Picture for illustrative purposes. Julius Malema with self-confessed tobacco smuggler Adriano Mazzotti (on the left). In the middle is American DJ “Little Louis” Vega.
Investigative journalist and author of The President’s Keepers Jacques Pauw has responded to Economic Freedom Fighters leader Julius Malema, saying he will not apologise.
Malema, during a press conference on Wednesday, threatened to take legal action against Pauw after the journalist suggested Malema had been saved by a controversial cigarette smuggler to settle his tax bill.
Pauw made the accusation on social media, accusing Malema of securing money from Adriano Mazzotti to resolve his tax woes.
The author believes this to be among the reasons EFF chairperson Dali Mpofu is defending suspended SA Revenue Service (Sars) boss Tom Moyane.
Malema called Pauw a liar, and said he authorised a lawyers’ letter giving Pauw three days to withdraw the statement that claimed Mazzotti paid his tax through a loan.
“I have no such loan,” said Malema.
Pauw responded in an explosive letter that surfaced on Friday morning:
You call on me to set the record straight. You are right, I was wrong in saying that you received a loan from Mazzotti to pay your tax bill.
You in fact received a R1 million loan from Kyle Phillips – a business partner of Mazzotti and his co-director in Carnilinx, an independent tobacco company.
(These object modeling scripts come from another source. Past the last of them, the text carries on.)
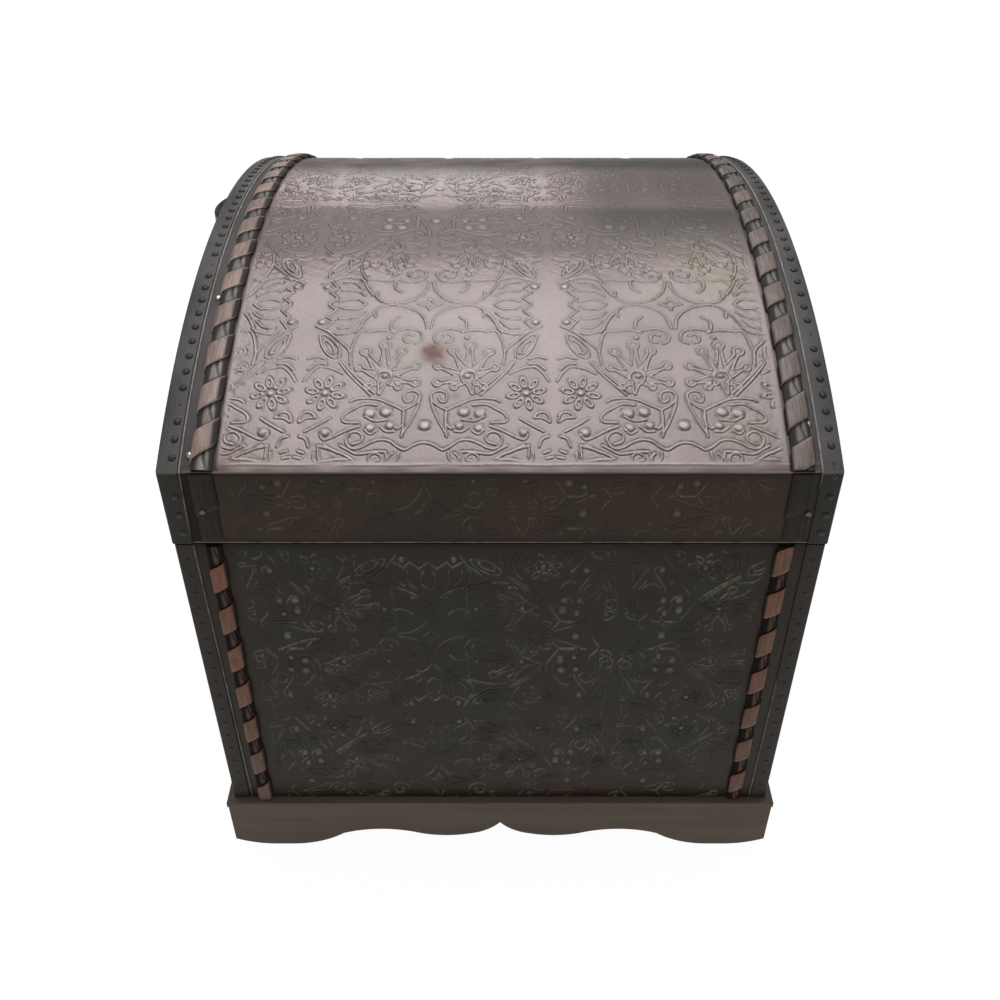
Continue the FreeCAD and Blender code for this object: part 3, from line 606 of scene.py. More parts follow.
# %% The plate repeated over a sheet
def embossed(across, up, layer=plate):
    """Height in millimetres anywhere on the sheet: fold both ways, then blend four lattice points."""
    u = np.abs((across + PLATE_ACROSS) % (2 * PLATE_ACROSS) - PLATE_ACROSS)
    span = PLATE_HIGH - PLATE_LOW
    v = PLATE_HIGH - np.abs((up - PLATE_HIGH + span) % (2 * span) - span)
    i = (u - plate_across[0]) / PLATE_STEP
    j = (v - plate_up[0]) / PLATE_STEP
    i0, j0 = i.astype(int), j.astype(int)
    fi, fj = i - i0, j - j0
    return (layer[i0, j0] * (1 - fi) * (1 - fj) + layer[i0 + 1, j0] * fi * (1 - fj)
            + layer[i0, j0 + 1] * (1 - fi) * fj + layer[i0 + 1, j0 + 1] * fi * fj)


def soft_field(seed, a, b, size):
    """Slow random swell, mostly between 0 and 1: seven cosine waves of one size, each in a random
    direction."""
    rng = np.random.default_rng(seed)
    total = np.zeros(np.broadcast(a, b).shape)
    for turn, phase in rng.uniform(0, 2 * math.pi, (7, 2)):
        total = total + np.cos((a * math.cos(turn) + b * math.sin(turn)) * 2 * math.pi / size + phase)
    return 0.5 + total / 9


print("the pattern repeats every %.1f mm across and %.1f mm up"
      % (2 * PLATE_ACROSS, 2 * (PLATE_HIGH - PLATE_LOW)))


# %% [markdown]
# ## The dome's cover
# One sheet runs over the dome, but a mesh of it fine enough for the welts would be heavy, so it is
# made as five strips that meet edge to edge on the same curve. Across runs the width, along runs
# the arc: a point at angle a from the crown lies at (x, -r sin a, centre + r cos a), with the
# radius r carrying the embossing. The mesh is finer on the front half. A last ring of points
# turns the edge in to the board, and its line is marked sharp so that the joins do not show.

# %% Sheets with a turned edge, and blotches
def tucked(points, inward):
    """Adds a ring round a sheet, moved by a vector to the board, so that its edge has thickness."""
    rows = np.concatenate([points[:1] + inward[:1], points, points[-1:] + inward[-1:]])
    pull = np.concatenate([inward[:1], inward, inward[-1:]])
    return np.concatenate([rows[:, :1] + pull[:, :1], rows, rows[:, -1:] + pull[:, -1:]], axis=1)


def framed(values):
    """The same ring for a value per point."""
    return np.pad(values, 1, mode="edge")


def spots(a, b, places):
    """Soft blotches with a ragged edge: a sum of bells exp(-(distance / size)^2)."""
    ragged = 0.78 + 0.44 * soft_field(61, a, b, 7.0)
    return np.clip(sum(share * np.exp(-((a - x) ** 2 + (b - y) ** 2) / size ** 2)
                       for x, y, size, share in places) * ragged, 0, 1)


def dome_point(x, angle, radius):
    """(x, -radius sin angle, centre + radius cos angle) for any shapes of input."""
    y, z = -radius * np.sin(angle), CENTRE_Z + radius * np.cos(angle)
    return np.stack(np.broadcast_arrays(x, y, z), -1)


def steps(low, high, step):
    """Even stops between two ends, about one step apart."""
    return np.linspace(low, high, max(int(round((high - low) / step)), 1) + 1)


print("stops over 10 mm, about 3 mm apart:", steps(0, 10, 3).round(2))


# %% Where the dome is worn flat and slack, soiled and rubbed, and where shade and sheen are painted on it
# (across, run, size, strength) of each blotch, in mm from the middle and from the front crease
RUST_SPOTS = ((-47, 95, 9.0, 1.1), (-51, 99, 5.0, 0.5), (-30.6, 59.1, 3.5, 0.5), (-20, 39, 3.0, 0.45),
              (-186, 4, 8.0, 0.5), (187, 3, 9.0, 0.4), (60, 2, 5.0, 0.2))
OLIVE_SPOTS = ((148, 207, 26.0, 0.55), (165, 163, 22.0, 0.5), (163, 31, 15.0, 0.35),
               (112, 158, 14.0, 0.35), (-160, 3, 16.0, 0.5), (-61, 89, 11.0, 0.60),
               (-62, 112, 10.0, 0.25))


def shade_band(run):
    """1 on the band before the crown, 0 off it, with eased borders: there the relief is worn lower,
    and the colour is darkened and dulled as painted shade.
    """
    return fade(run, 190, 20) * (1 - fade(run, 268, 15))


def worn_flat(x, run):
    """Share of the relief that is lost: on the right of the crown, behind it and on the band."""
    right = 0.78 * fade(x, 25, 60) * fade(run, 225, 60)
    behind = 0.35 * fade(run, 275, 25) + 0.65 * fade(run, 385, 25)
    lost = np.maximum(right, behind) * (1 - fade(run, 425, 40)) + 0.4 * shade_band(run)
    return 0.75 * np.clip(lost, 0, 1)


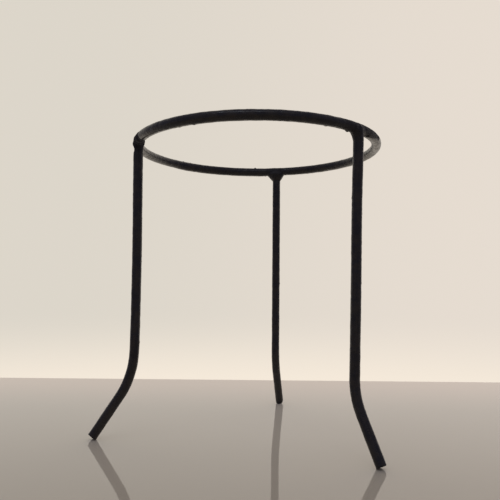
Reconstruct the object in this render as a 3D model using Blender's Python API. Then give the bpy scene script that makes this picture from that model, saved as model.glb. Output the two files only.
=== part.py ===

This was reported in the Sunday Times and other newspapers in 2015. The Sunday Times quoted your lawyer as saying that you took the loan from Phillips after another benefactor failed to make a payment to you.
The newspaper said that you had admitted to Sars that you had received the R1 million loan from Phillips.
You never denied any of these reports. I therefore assume that it is safe to say that it was true that you had received a R1 million loan from Phillips.
Pauw said he would not apologise as Mazzotti and Phillips were partners in crime, as they both had a 16.6% share in Carnilinx.
Pauw claims the R200 000 paid by Carnilinx in 2014 for the EFF’s registration could be seen as Malema accepting the proceeds of crime.
His letter continued:
After Tom Moyane became Sars commissioner in October 2014, the Carnilinx tax bill simply disappeared.
When I wrote my book, I found a document dated March 2016, written by a Sars executive and addressed to none other than Moyane’s henchman, Jonas Makwakwa.
The letter summarised a meeting with Carnilinx. The executive recommended that since Carnilinx was investigated by the “rogue unit’, the entire case should be “re-audited”. He recommends that the Letters of Finding against Carnilinx be withdrawn.
Carnilinx, Mazzotti, Phillips and the others were off the hook. Years of painstaking examination and probing went down the drain.
Pauw ended the letter with a potent question to Malema.
“Do you know that apartheid assassin Craig Williamson was one of his business partners? And that you have been photographed with Mazzotti in the presence of self-confessed killer and gangster Mikey Schultz?”